The required output is the exact run of lines from the line containing "Turn this picture" to the line containing "seam_gap = 4", inclusive, and nothing besides.
:::::
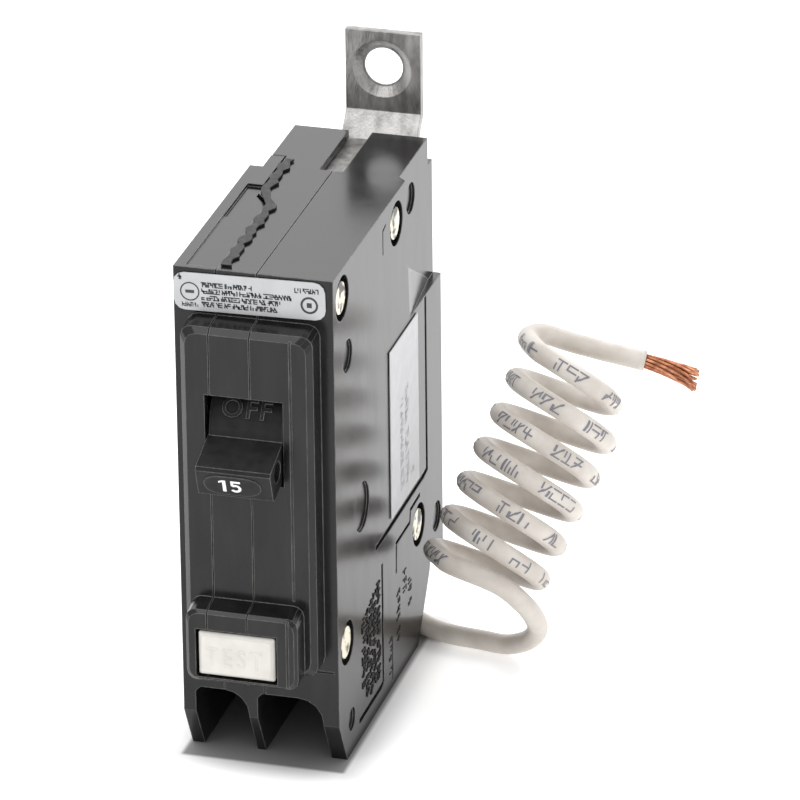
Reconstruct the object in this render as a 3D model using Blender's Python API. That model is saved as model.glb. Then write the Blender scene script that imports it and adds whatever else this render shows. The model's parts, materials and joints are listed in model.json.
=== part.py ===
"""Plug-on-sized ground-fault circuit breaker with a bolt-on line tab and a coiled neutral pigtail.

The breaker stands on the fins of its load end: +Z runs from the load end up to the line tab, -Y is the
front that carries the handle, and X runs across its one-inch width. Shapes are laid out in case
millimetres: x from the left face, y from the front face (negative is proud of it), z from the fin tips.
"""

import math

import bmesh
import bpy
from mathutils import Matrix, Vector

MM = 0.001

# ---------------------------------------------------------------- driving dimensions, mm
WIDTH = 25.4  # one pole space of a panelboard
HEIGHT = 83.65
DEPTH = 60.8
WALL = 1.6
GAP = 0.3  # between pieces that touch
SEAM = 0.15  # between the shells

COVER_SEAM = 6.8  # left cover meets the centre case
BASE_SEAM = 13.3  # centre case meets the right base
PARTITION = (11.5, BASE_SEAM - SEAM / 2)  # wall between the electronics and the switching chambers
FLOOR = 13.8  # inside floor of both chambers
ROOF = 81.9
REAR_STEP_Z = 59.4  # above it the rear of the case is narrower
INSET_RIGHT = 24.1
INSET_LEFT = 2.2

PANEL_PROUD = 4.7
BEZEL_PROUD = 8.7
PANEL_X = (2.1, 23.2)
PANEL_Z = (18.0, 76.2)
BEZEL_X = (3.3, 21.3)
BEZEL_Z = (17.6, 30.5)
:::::
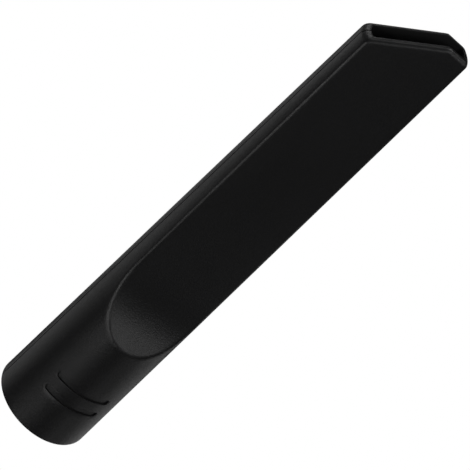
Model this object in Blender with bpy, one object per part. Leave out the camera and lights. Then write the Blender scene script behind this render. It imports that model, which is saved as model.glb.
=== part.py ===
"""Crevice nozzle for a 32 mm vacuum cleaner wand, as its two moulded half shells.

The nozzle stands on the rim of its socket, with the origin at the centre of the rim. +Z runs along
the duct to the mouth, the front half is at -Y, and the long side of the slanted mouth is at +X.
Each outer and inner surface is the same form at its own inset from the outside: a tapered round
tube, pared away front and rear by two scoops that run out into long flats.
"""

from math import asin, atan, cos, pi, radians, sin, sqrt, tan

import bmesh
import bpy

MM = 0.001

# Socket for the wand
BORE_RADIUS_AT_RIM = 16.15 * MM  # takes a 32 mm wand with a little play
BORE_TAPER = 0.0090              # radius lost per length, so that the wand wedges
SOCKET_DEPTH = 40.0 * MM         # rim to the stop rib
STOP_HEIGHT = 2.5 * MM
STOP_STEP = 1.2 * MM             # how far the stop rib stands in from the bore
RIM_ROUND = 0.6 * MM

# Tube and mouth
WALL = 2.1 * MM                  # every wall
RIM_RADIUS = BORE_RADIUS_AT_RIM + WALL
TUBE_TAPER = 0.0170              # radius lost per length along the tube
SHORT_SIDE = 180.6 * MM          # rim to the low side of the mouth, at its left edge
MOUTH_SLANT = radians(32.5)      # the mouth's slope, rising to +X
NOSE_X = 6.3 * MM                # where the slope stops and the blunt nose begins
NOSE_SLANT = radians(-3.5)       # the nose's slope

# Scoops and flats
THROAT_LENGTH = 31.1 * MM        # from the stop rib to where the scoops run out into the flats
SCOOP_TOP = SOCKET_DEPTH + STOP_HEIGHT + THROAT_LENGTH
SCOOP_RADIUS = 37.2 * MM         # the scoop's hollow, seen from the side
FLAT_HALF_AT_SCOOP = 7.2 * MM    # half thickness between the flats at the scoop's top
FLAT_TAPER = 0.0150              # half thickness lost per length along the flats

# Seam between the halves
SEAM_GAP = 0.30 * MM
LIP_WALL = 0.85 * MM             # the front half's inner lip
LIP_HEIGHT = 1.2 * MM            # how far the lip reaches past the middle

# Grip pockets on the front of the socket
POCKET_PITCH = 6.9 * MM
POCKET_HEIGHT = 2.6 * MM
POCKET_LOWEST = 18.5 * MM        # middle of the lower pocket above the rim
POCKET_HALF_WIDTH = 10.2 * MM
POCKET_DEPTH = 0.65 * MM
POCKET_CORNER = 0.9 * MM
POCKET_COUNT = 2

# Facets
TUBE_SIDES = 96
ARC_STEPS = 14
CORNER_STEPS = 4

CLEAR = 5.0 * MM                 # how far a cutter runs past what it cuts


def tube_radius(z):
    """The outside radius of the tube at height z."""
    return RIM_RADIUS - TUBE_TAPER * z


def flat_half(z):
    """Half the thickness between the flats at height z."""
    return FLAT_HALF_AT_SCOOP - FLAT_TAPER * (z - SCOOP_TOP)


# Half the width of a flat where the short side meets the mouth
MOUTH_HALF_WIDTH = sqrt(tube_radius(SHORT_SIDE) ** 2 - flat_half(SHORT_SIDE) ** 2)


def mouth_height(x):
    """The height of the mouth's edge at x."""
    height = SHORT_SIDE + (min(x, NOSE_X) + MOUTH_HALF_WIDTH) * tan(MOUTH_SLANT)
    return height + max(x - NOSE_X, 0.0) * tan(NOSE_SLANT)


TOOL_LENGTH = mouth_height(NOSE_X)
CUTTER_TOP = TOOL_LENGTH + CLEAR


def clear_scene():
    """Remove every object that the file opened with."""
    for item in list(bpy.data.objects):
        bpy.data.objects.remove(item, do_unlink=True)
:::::
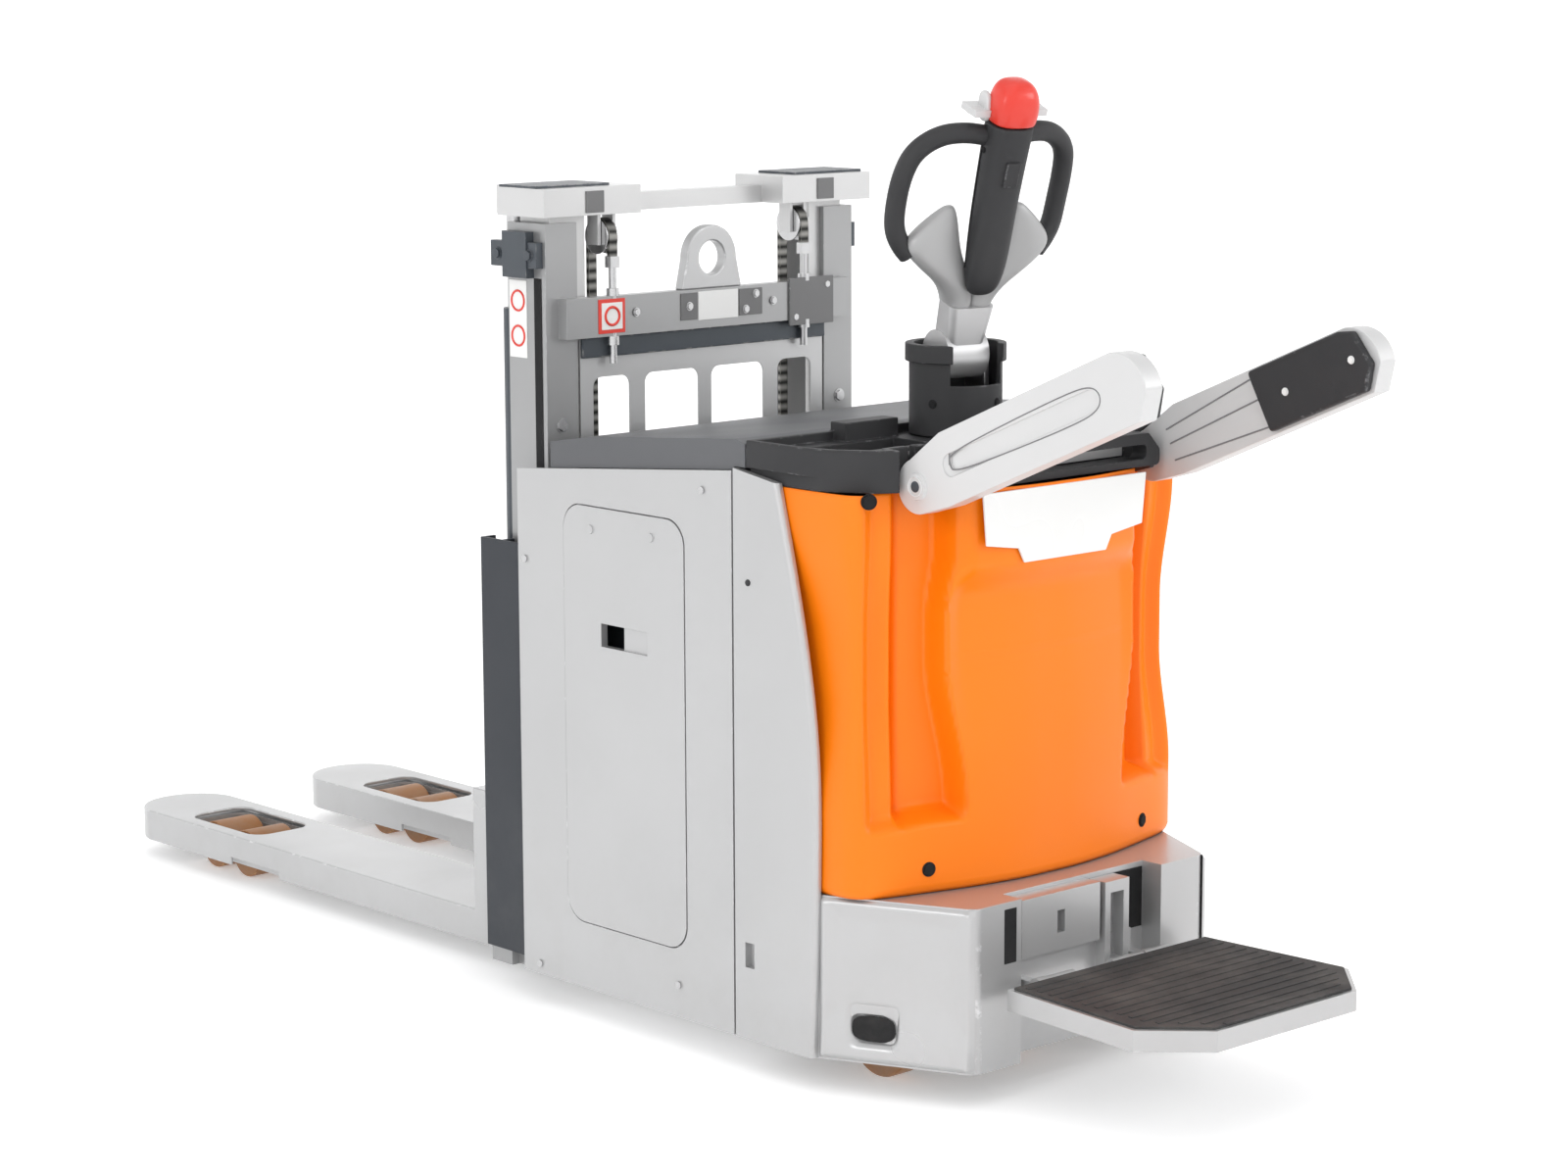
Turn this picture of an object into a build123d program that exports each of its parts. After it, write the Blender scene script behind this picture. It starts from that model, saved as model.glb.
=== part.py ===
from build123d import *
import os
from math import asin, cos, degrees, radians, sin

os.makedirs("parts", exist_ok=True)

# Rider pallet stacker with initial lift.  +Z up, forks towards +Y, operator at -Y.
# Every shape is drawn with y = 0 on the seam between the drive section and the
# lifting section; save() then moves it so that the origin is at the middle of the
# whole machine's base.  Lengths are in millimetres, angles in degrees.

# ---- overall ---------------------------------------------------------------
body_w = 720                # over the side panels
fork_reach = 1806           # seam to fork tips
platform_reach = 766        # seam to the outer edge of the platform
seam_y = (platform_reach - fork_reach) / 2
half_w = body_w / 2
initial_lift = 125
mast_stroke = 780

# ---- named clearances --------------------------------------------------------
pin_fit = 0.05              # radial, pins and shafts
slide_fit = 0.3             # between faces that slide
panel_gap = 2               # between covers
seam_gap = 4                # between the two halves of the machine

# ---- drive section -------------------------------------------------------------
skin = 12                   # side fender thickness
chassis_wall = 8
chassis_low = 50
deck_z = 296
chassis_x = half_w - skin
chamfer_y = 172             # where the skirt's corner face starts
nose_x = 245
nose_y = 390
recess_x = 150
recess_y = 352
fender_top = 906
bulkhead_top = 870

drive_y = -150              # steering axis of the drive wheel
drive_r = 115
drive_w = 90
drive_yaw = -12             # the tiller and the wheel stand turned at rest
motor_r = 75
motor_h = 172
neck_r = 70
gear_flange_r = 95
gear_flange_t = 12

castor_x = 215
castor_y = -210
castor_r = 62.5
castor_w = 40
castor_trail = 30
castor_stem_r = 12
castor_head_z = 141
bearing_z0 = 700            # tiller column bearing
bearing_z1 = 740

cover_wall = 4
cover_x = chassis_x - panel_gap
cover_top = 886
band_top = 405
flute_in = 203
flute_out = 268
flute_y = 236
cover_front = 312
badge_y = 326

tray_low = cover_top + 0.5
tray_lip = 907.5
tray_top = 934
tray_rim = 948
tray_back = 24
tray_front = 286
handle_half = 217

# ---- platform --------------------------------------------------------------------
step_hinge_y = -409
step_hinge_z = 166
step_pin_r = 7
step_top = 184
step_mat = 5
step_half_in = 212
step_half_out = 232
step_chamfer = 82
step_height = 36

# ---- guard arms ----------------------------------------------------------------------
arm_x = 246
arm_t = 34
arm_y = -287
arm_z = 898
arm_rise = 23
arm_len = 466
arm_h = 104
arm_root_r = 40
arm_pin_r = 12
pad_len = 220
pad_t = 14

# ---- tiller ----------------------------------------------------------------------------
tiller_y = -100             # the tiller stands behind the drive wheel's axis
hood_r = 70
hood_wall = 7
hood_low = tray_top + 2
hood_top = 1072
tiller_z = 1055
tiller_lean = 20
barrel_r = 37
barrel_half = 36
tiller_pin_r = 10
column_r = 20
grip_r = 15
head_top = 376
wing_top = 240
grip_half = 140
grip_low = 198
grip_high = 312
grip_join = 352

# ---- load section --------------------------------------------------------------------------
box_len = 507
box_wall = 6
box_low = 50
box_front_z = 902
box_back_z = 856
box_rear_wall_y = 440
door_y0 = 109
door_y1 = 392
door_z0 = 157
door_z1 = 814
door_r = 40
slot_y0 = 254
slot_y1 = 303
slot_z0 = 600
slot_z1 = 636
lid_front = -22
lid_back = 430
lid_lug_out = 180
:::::
Finished exercise:
Turn this picture of an object into a build123d program that exports each of its parts. After it, write the Blender scene script behind this picture. It starts from that model, saved as model.glb.
=== part.py ===
from build123d import *
import os
from math import asin, cos, degrees, radians, sin

os.makedirs("parts", exist_ok=True)

# Rider pallet stacker with initial lift.  +Z up, forks towards +Y, operator at -Y.
# Every shape is drawn with y = 0 on the seam between the drive section and the
# lifting section; save() then moves it so that the origin is at the middle of the
# whole machine's base.  Lengths are in millimetres, angles in degrees.

# ---- overall ---------------------------------------------------------------
body_w = 720                # over the side panels
fork_reach = 1806           # seam to fork tips
platform_reach = 766        # seam to the outer edge of the platform
seam_y = (platform_reach - fork_reach) / 2
half_w = body_w / 2
initial_lift = 125
mast_stroke = 780

# ---- named clearances --------------------------------------------------------
pin_fit = 0.05              # radial, pins and shafts
slide_fit = 0.3             # between faces that slide
panel_gap = 2               # between covers
seam_gap = 4                # between the two halves of the machine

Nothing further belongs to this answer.